Os picos rochosos, as essências do prado, o calor do corpo do pônei e o homem,
todos pertencem à mesma família. A água brilhante que se escoa nos ribeiros e
nos rios não é somente água, mas o sangue dos nossos ancestrais. Se lhe
vendermos a nossa terra, você terá de lembrar-se de que ela é sagrada. Cada
reflexo que como um fantasma, aparece na límpida água dos lagos, fala de
acontecimentos e lembranças da vida do meu povo. O murmúrio das águas é a voz
do pai do meu pai. Os rios são nossos irmãos. Eles aplacam nossa sede,
transportam nossas canoas e alimentam nossos filhos. Por isso você deve ter
para com os rios a benevolência que teria com qualquer irmão. Se lhe vendermos
a nossa terra, lembre-se de que o ar é precioso. Lembre-se de que o ar
compartilha seu espírito com toda a vida que ele sustenta. O vento que deu ao
nosso avô seu primeiro alento recebe também seu último suspiro. O vento dá aos
nossos filhos o espírito da vida. Por isso, se lhe vendermos a nossa terra,
você precisa mantê-la à parte, como algo sagrado, como um lugar aonde um homem
pode ir expor-se ao vento que é perfumado pelas flores do prado. Ensinará você
aos seus filhos o que nós ensinamos aos nossos filhos, que a terra é nossa mãe?
O que acontece à terra acontece aos filhos da terra. Isso nós sabemos. A terra
não pertence ao homem. O homem pertence a terra. Todas as coisas estão ligadas,
como o sangue, que nos une a todos. O homem não tece a teia da vida; nela, ele
é apenas um fio. O que ele faz para a teia, fá-lo para si mesmo. Uma coisa nós
sabemos: nosso Deus é também o seu Deus. A terra lhe é preciosa. E danificar a
terra é desprezar o seu criador. O destino de vocês é um mistério para nós. Que
acontecerá quando os búfalos tiverem sido mortos? Os cavalos selvagens domados?

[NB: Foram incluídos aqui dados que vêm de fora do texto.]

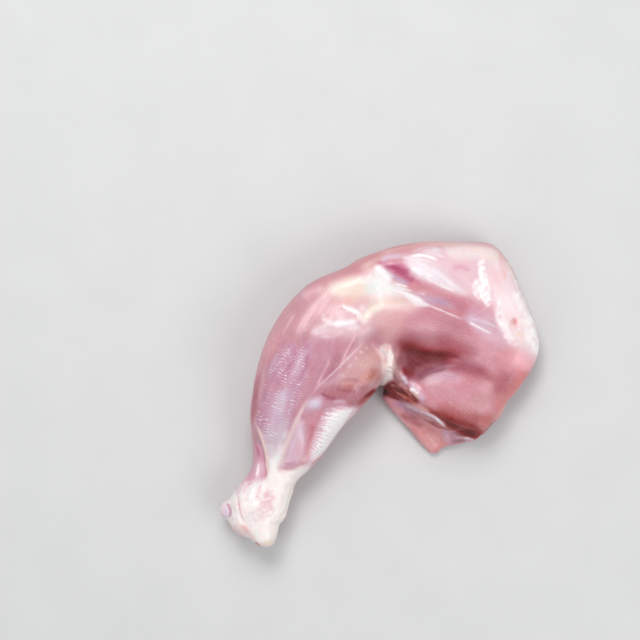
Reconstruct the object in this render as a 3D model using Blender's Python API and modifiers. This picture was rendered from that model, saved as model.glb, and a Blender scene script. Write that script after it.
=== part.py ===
"""Raw skinless chicken leg, drumstick and thigh in one piece, lying with its knee bent.

The leg is one solid. Each muscle is a lofted spindle. The spindles are fused and softened into
flesh, the thin and the hard pieces are fused on, and seams and hollows are pressed into the top.
The underside is settled flat where the leg lies. X runs to the right and Y away, as seen from
above, and Z is up. The origin is on the surface that carries the leg, under the middle of its box.
"""

import math

import bmesh
import bpy
import numpy as np

MM = 0.001

# The two limbs in plan, in millimetres and degrees. Each runs from the knee along its heading.
KNEE = (-14.0, 44.0)
DRUMSTICK_LENGTH = 122.0
DRUMSTICK_HEADING = 245.3
THIGH_LENGTH = 90.0
THIGH_HEADING = 0.0

# How finely the flesh is made, in millimetres, and how often it is softened.
STATION_STEP = 1.5
RING_CORNERS = 48
VOXEL = 1.4
FLESH_SOFTENING = 40
DETAIL_SOFTENING = 5
PRESSED_SOFTENING = 3
TARGET_TRIANGLES = 9000

# What comes this near to the surface that carries the leg lies on it, in millimetres.
SETTLED = 0.05

# A spindle's section is a superellipse. Its ends are rounded over a share of their width.
SECTION_POWER = 2.3
SPINDLE_END = 0.35
SLAB_END = 0.5
END_RING = 0.03

FLESH_COLOUR = (0.64, 0.33, 0.36, 1.0)
FLESH_ROUGHNESS = 0.35

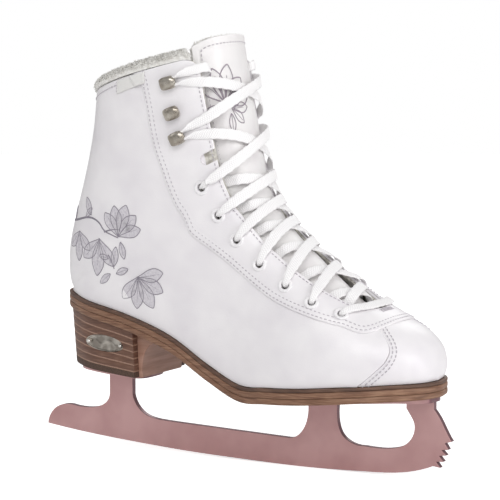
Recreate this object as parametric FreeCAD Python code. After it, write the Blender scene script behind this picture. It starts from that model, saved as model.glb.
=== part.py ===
"""Women's figure skate for the right foot: boot, leather sole and heel, laces and blade.

Frame: millimetres, +X towards the toe, +Y towards the inner (medial) side, +Z up.
The origin lies under the middle of the skate, in the plane of the blade, at the
height of the lowest point of the running edge.
"""
import FreeCAD, Part
import math
import os

V = FreeCAD.Vector

# ---------------------------------------------------------------- driving dimensions
SOLE_LENGTH = 255.6           # toe tip to heel, along X
BALL_WIDTH = 91.5             # widest part of the upper
GAP = 0.2                     # clearance between neighbouring layers
SOFT_GAP = 0.35               # clearance between soft pieces that rest on each other

LEATHER = 1.5                 # outer upper
FACING = 1.0                  # eyestay sewn on top of the upper
STIFFENER = 1.4               # heel counter, toe puff and ankle foam
LINING = 1.8                  # fleece lining
CUFF_HEIGHT = 7.0             # fleece roll on the collar
LABEL = 0.5                   # woven tag
TONGUE_FACING = 1.2
TONGUE_FOAM = 4.5
TONGUE_LINING = 2.0

FILLER = 2.2
INSOLE_BOARD = 2.2
FOOTBED = 4.0
WELT = 2.0
MIDSOLE = 3.6
OUTSOLE = 3.6
WELT_MARGIN = 2.4             # how far the sole stands out past the upper
SHANK_WIDTH = 14.0
SHANK_THICKNESS = 1.6

HEEL_LIFTS = 7
HEEL_FRONT = -60.0
HEEL_TOP_SETBACK = 1.0        # the heel's top edge stands this far inside the sole's edge
HEEL_TAPER = 3.2              # how far the heel draws in from top to bottom
HEEL_BASE_HEIGHT = 50.6       # height of the heel's underside at its front
HEEL_BASE_RISE = 4.2          # rise of the underside over the heel's run towards the back
HEEL_RUN = 55.0
BREAST_THICKNESS = 2.4
BREAST_FLARE = 13.0
BREAST_HALF_LOW = 24.6        # half width of the heel breast at its foot and at the sole
BREAST_HALF_HIGH = 27.0

BLADE_THICKNESS = 4.0
PLATE = 3.0                   # mounting plates
SCREW_RADIUS = 1.9
SCREW_HEAD_RADIUS = 3.6
SCREW_HEAD_DEPTH = 2.0
SCREW_LENGTH = 9.5
FIT = 0.15                    # radial clearance of screws, rivets and eyelets

EYELET_BORE = 2.4
EYELET_BARREL = 3.1
EYELET_FLANGE = 4.6
EYELET_RIM = 0.8
HOOK_WIDTH = 8.0
HOOK_SHEET = 1.0
HOOK_LENGTH = 10.0
HOOK_THROAT = 3.9
RIVET_RADIUS = 1.5

LACE_WIDTH = 7.0
LACE_THICKNESS = 1.3
LACE_NECK = 3.4               # width of the lace where it is bunched in an eyelet
LACE_EDGEWISE = 2.6           # width of the lace standing on edge inside a hook

BADGE_LENGTH = 29.0
BADGE_HEIGHT = 10.5
BADGE_THICKNESS = 2.0
BADGE_CENTRE = (-82.5, 71.0)
BADGE_LEAN = 4.0              # degrees the badge drops towards the front
PIN_RADIUS = 0.9
PIN_DEPTH = 4.0
PIN_HEAD_RISE = 0.6           # centre of the pin's head above the badge

LONG = SOLE_LENGTH / 255.6
WIDE = BALL_WIDTH / 91.5
SOLE_STACK = WELT + MIDSOLE + OUTSOLE

# ---------------------------------------------------------------- the boot's skin
# Each station is one girth section of the last: its point on the front centre line, its
# point on the sole or back centre line (both X, Z), the sweep angle at which the section
# ends on the sole's edge (180 is a closed ring), the outer and inner half widths, and how
# square the section is in front and behind.
STATIONS = [
    ((134.0, 60.6), (134.0, 60.6), 100, 0.0, 0.0, 0.03, 0.03),
    ((134.4, 67.0), (131.0, 60.6), 100, 13.0, 14.5, 0.03, 0.03),
    ((133.0, 75.0), (124.5, 60.5), 100, 22.0, 24.0, 0.03, 0.03),
    ((128.5, 83.0), (114.5, 60.2), 100, 30.5, 32.5, 0.03, 0.03),
    ((118.5, 91.0), (101.0, 59.2), 101, 37.5, 39.0, 0.03, 0.03),
    ((102.5, 98.3), (83.0, 57.8), 102, 43.0, 43.5, 0.03, 0.03),
    ((85.6, 106.6), (62.0, 56.0), 103, 45.5, 46.4, 0.035, 0.03),
    ((68.8, 118.5), (41.0, 54.8), 104, 44.5, 46.0, 0.04, 0.02),
    ((52.6, 131.7), (20.0, 54.4), 106, 40.5, 43.1, 0.05, 0.02),
    ((39.0, 143.6), (-4.0, 64.5), 109, 37.0, 39.2, 0.06, 0.02),
    ((30.4, 152.1), (-32.0, 80.0), 113, 35.5, 37.3, 0.07, 0.02),
    ((24.5, 160.3), (-64.0, 90.8), 119, 35.0, 37.2, 0.07, 0.02),
    ((20.4, 167.0), (-92.0, 96.5), 128, 35.0, 37.4, 0.07, 0.01),
    ((18.2, 172.4), (-108.0, 99.6), 145, 35.0, 37.5, 0.07, 0.0),
    ((16.6, 177.3), (-117.5, 101.2), 162, 35.0, 37.5, 0.07, 0.0),
    ((15.2, 182.3), (-121.6, 103.0), 180, 35.0, 38.0, 0.07, 0.0),
    ((13.4, 190.4), (-123.4, 112.5), 180, 35.0, 38.0, 0.07, 0.0),
    ((10.7, 200.7), (-122.6, 129.0), 180, 35.0, 38.5, 0.07, 0.0),
    ((7.8, 213.0), (-117.3, 150.0), 180, 35.0, 38.5, 0.07, 0.0),
    ((4.8, 226.0), (-110.0, 174.0), 180, 35.5, 39.0, 0.07, 0.0),
    ((1.7, 239.5), (-103.5, 201.0), 180, 36.5, 39.9, 0.07, 0.0),
    ((-1.2, 253.0), (-99.8, 230.0), 180, 37.5, 40.7, 0.065, 0.0),
    ((-3.2, 266.0), (-98.6, 250.0), 180, 38.0, 41.0, 0.06, 0.0),
]
LAST_STATION = len(STATIONS) - 1
HEEL_STATION = 15             # from here up the sections are closed rings
COLUMNS = [
    [s[0][0] * LONG for s in STATIONS],
    [s[0][1] for s in STATIONS],
    [s[1][0] * LONG for s in STATIONS],
    [s[1][1] for s in STATIONS],
    [math.radians(s[2]) for s in STATIONS],
    [s[3] * WIDE for s in STATIONS],
    [s[4] * WIDE for s in STATIONS],
    [s[5] for s in STATIONS],
    [s[6] for s in STATIONS],
]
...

Que acontecerá quando todos os cantos secretos da floresta estiverem
impregnados do cheiro de muitos homens, e a vista das sazonadas colinas estiver
escondida pelos fios que falam? Onde estará a brenha? Desapareceu. Onde estará
a águia? Desapareceu. E o que é dizer adeus ao pônei veloz e à caça, o fim do
viver e o começo do sobreviver? Quando o último pele-vermelha tiver
desaparecido com sua selva, e sua lembrança for apenas sombra de uma nuvem
movendo-se por sobre a pradaria, ainda estarão aqui estas praias e estas
florestas? Restará ainda algo do espírito do meu povo? Nós amamos esta terra
tal como o recém-nascido ama as batidas do coração de sua mãe. Por isso, se lhe
vendermos a nossa terra, ame-a como nós a temos amado. Preocupe-se com ela como
nós nos temos preocupado. Tenha em mente a lembrança da terra tal como ela for
quando você a receber. Preserve a terra para todas as crianças e ame-a como
Deus ama a todos nós. Assim como nós somos parte da terra, também você é parte
da terra. Esta terra é preciosa para nós e também para você. Uma coisa nós
sabemos: só há um Deus. Nenhum homem, seja ele pele-vermelha ou branco, pode
viver isolado. Afinal, somos todos irmãos.”